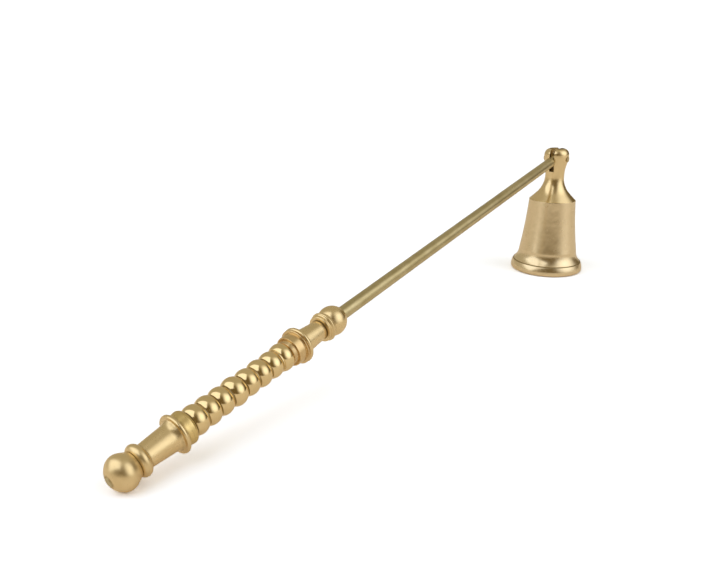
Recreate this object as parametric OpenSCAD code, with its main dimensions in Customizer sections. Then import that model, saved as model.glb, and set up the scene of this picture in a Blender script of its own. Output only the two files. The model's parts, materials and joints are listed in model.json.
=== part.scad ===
// Candle snuffer with a hinged bell.
// The handle is a stack of turned brass pieces threaded on the tang of a rod.
// The bell swings on a pin through the forked knob that holds the flattened end of the rod.
// It stands on a table: the bell upright on its rim, the end ball touching down at -X.
// Millimetres, +Z up. The origin is the middle of the footprint, at table height.
// "Station" means the distance along the rod's axis from the middle of the end ball.

/* [Rod] */
// Diameter of the rod
rod_d = 4.0; // [3.6:0.1:4.6]
// Diameter of the tang that the handle pieces are threaded on
tang_d = 3.0; // [2.6:0.1:3.4]
// Distance from the middle of the end ball to the hinge pin
reach = 221.5; // [170:0.5:300]
// How deep the full diameter of the rod sits in the front ball
rod_seat = 1.5; // [1:0.1:2.5]
// Thickness of the tongue between the flats at the hinge end
tongue_t = 1.8; // [1.4:0.1:2.4]
// Distance from the hinge pin to the shoulders of the flats
tongue_len = 6.2; // [6:0.1:8]
// Spacing of the thread ridges at the end ball
thread_pitch = 0.5; // [0.4:0.05:0.8]
// Depth of the thread
thread_depth = 0.28; // [0.2:0.02:0.34]

/* [Fits] */
// Radial clearance of the handle pieces on the tang and the rod in its seat
stack_clearance = 0.03; // [0.02:0.01:0.08]
// Radial running clearance of the tongue on the hinge pin
pin_clearance = 0.05; // [0.02:0.01:0.1]
// Gap on each side of the tongue in the slot
slot_clearance = 0.1; // [0.05:0.01:0.2]
// Clearance around the fixed pin and the spigot, which are riveted
rivet_clearance = 0.02; // [0.01:0.01:0.05]

/* [Hinge] */
// Diameter of the hinge pin
pin_d = 1.6; // [1.2:0.1:2.2]
// Diameter of the riveted heads of the pin
pin_head_d = 2.6; // [2.2:0.1:3.2]
// Depth of the countersink that each head fills
pin_head_depth = 0.6; // [0.4:0.05:0.9]
// How far each head stands out of the knob
pin_proud = 0.08; // [0.02:0.02:0.2]
// Depth of the slot below the middle of the pin
slot_below = 5.3; // [4.5:0.1:6]

/* [Bell cup] */
// Outer diameter of the rim
rim_d = 30.5; // [29:0.1:38]
// Height of the thick lip at the rim
lip_h = 4.2; // [3:0.1:5.5]
// How much smaller the lip is at its top than at its foot
lip_fall = 0.8; // [0.4:0.1:1.2]
// Width of the lip's foot, from the mouth to the rim
lip_w = 1.95; // [1.8:0.05:3]
// Diameter of the shoulder at the top of the cup
shoulder_d = 19.5; // [16:0.1:22]
// Height of the shoulder above the rim
cup_h = 31.0; // [24:0.5:42]
// Slope of the body at the shoulder, as growth of the radius per millimetre
body_slope = 0.06; // [0.02:0.01:0.1]
// Curve of the body, as growth of the radius per millimetre squared
body_curve = 0.0024; // [0:0.0002:0.004]
// Height of the top of the hollow curve between the body and the lip
flare_h = 9.0; // [8:0.1:12]
// Radius of the rounding at the foot of the lip
lip_round = 1.0; // [0.4:0.1:1.1]
// Bevel around the mouth
mouth_bevel = 0.3; // [0.1:0.05:0.4]
// Height up to which the lip keeps its full diameter
lip_full_h = 1.6; // [1.2:0.1:2]
// Width of the small step on top of the lip
lip_step = 0.3; // [0.1:0.05:0.5]
// Wall of the body
cup_wall = 1.3; // [0.9:0.1:1.8]
// Thickness of the crown that the fork is riveted to
crown_t = 2.0; // [1.4:0.1:3]

/* [Bell fork] */
// Diameter of the neck at its thinnest
neck_d = 7.9; // [6.4:0.1:8.6]
// Height of the thinnest part of the neck above the shoulder
neck_h = 10.0; // [9:0.1:11]
// Angle between the bell's axis and the flank that runs up from the shoulder
neck_flank = 45; // [42:1:48]
// Diameter of the slotted knob
knob_d = 10.2; // [8.6:0.1:12]
// Height of the pin above the shoulder
pin_h = 17.5; // [16.5:0.1:24]
// Height of the top of the knob above the pin
knob_top = 4.2; // [3.6:0.1:5]
// Radius of the rounding at the top of the knob
knob_round = 2.6; // [1:0.1:3]
// Diameter of the spigot through the crown
spigot_d = 5.0; // [4:0.1:7]
// Diameter of the riveted head inside the cup
spigot_head_d = 6.8; // [6:0.1:9]
// Thickness of that head
spigot_head_t = 1.1; // [0.8:0.1:1.6]
// Bevel of that head
head_bevel = 0.5; // [0.2:0.1:0.7]
// Width of the cup's shoulder left bare around the fork
fork_ledge = 0.15; // [0.05:0.05:0.4]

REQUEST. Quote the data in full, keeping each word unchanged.

ANSWER TO THE TASK.
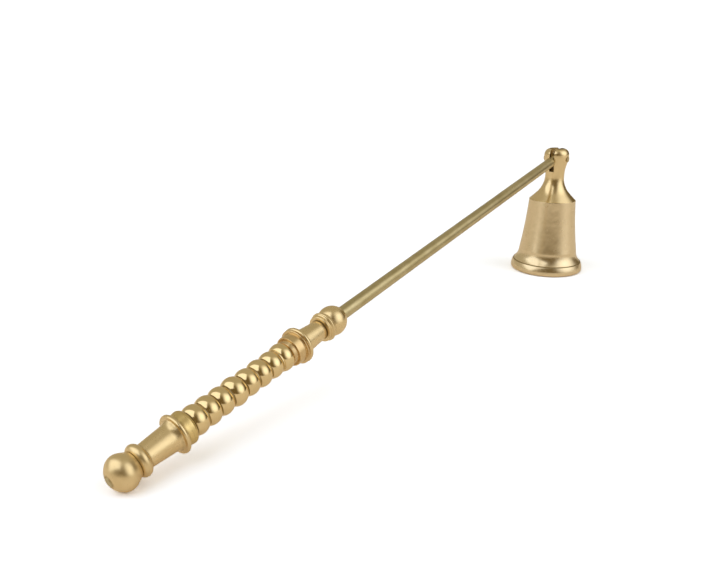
Recreate this object as parametric OpenSCAD code, with its main dimensions in Customizer sections. Then import that model, saved as model.glb, and set up the scene of this picture in a Blender script of its own. Output only the two files. The model's parts, materials and joints are listed in model.json.
=== part.scad ===
// Candle snuffer with a hinged bell.
// The handle is a stack of turned brass pieces threaded on the tang of a rod.
// The bell swings on a pin through the forked knob that holds the flattened end of the rod.
// It stands on a table: the bell upright on its rim, the end ball touching down at -X.
// Millimetres, +Z up. The origin is the middle of the footprint, at table height.
// "Station" means the distance along the rod's axis from the middle of the end ball.

/* [Rod] */
// Diameter of the rod
rod_d = 4.0; // [3.6:0.1:4.6]
// Diameter of the tang that the handle pieces are threaded on
tang_d = 3.0; // [2.6:0.1:3.4]
// Distance from the middle of the end ball to the hinge pin
reach = 221.5; // [170:0.5:300]
// How deep the full diameter of the rod sits in the front ball
rod_seat = 1.5; // [1:0.1:2.5]
// Thickness of the tongue between the flats at the hinge end
tongue_t = 1.8; // [1.4:0.1:2.4]
// Distance from the hinge pin to the shoulders of the flats
tongue_len = 6.2; // [6:0.1:8]
// Spacing of the thread ridges at the end ball
thread_pitch = 0.5; // [0.4:0.05:0.8]
// Depth of the thread
thread_depth = 0.28; // [0.2:0.02:0.34]

/* [Fits] */
// Radial clearance of the handle pieces on the tang and the rod in its seat
stack_clearance = 0.03; // [0.02:0.01:0.08]
// Radial running clearance of the tongue on the hinge pin
pin_clearance = 0.05; // [0.02:0.01:0.1]
// Gap on each side of the tongue in the slot
slot_clearance = 0.1; // [0.05:0.01:0.2]
// Clearance around the fixed pin and the spigot, which are riveted
rivet_clearance = 0.02; // [0.01:0.01:0.05]

/* [Hinge] */
// Diameter of the hinge pin
pin_d = 1.6; // [1.2:0.1:2.2]
// Diameter of the riveted heads of the pin
pin_head_d = 2.6; // [2.2:0.1:3.2]
// Depth of the countersink that each head fills
pin_head_depth = 0.6; // [0.4:0.05:0.9]
// How far each head stands out of the knob
pin_proud = 0.08; // [0.02:0.02:0.2]
// Depth of the slot below the middle of the pin
slot_below = 5.3; // [4.5:0.1:6]

/* [Bell cup] */
// Outer diameter of the rim
rim_d = 30.5; // [29:0.1:38]
// Height of the thick lip at the rim
lip_h = 4.2; // [3:0.1:5.5]
// How much smaller the lip is at its top than at its foot
lip_fall = 0.8; // [0.4:0.1:1.2]
// Width of the lip's foot, from the mouth to the rim
lip_w = 1.95; // [1.8:0.05:3]
// Diameter of the shoulder at the top of the cup
shoulder_d = 19.5; // [16:0.1:22]
// Height of the shoulder above the rim
cup_h = 31.0; // [24:0.5:42]
// Slope of the body at the shoulder, as growth of the radius per millimetre
body_slope = 0.06; // [0.02:0.01:0.1]
// Curve of the body, as growth of the radius per millimetre squared
body_curve = 0.0024; // [0:0.0002:0.004]
// Height of the top of the hollow curve between the body and the lip
flare_h = 9.0; // [8:0.1:12]
// Radius of the rounding at the foot of the lip
lip_round = 1.0; // [0.4:0.1:1.1]
// Bevel around the mouth
mouth_bevel = 0.3; // [0.1:0.05:0.4]
// Height up to which the lip keeps its full diameter
lip_full_h = 1.6; // [1.2:0.1:2]
// Width of the small step on top of the lip
lip_step = 0.3; // [0.1:0.05:0.5]
// Wall of the body
cup_wall = 1.3; // [0.9:0.1:1.8]
// Thickness of the crown that the fork is riveted to
crown_t = 2.0; // [1.4:0.1:3]

/* [Bell fork] */
// Diameter of the neck at its thinnest
neck_d = 7.9; // [6.4:0.1:8.6]
// Height of the thinnest part of the neck above the shoulder
neck_h = 10.0; // [9:0.1:11]
// Angle between the bell's axis and the flank that runs up from the shoulder
neck_flank = 45; // [42:1:48]
// Diameter of the slotted knob
knob_d = 10.2; // [8.6:0.1:12]
// Height of the pin above the shoulder
pin_h = 17.5; // [16.5:0.1:24]
// Height of the top of the knob above the pin
knob_top = 4.2; // [3.6:0.1:5]
// Radius of the rounding at the top of the knob
knob_round = 2.6; // [1:0.1:3]
// Diameter of the spigot through the crown
spigot_d = 5.0; // [4:0.1:7]
// Diameter of the riveted head inside the cup
spigot_head_d = 6.8; // [6:0.1:9]
// Thickness of that head
spigot_head_t = 1.1; // [0.8:0.1:1.6]
// Bevel of that head
head_bevel = 0.5; // [0.2:0.1:0.7]
// Width of the cup's shoulder left bare around the fork
fork_ledge = 0.15; // [0.05:0.05:0.4]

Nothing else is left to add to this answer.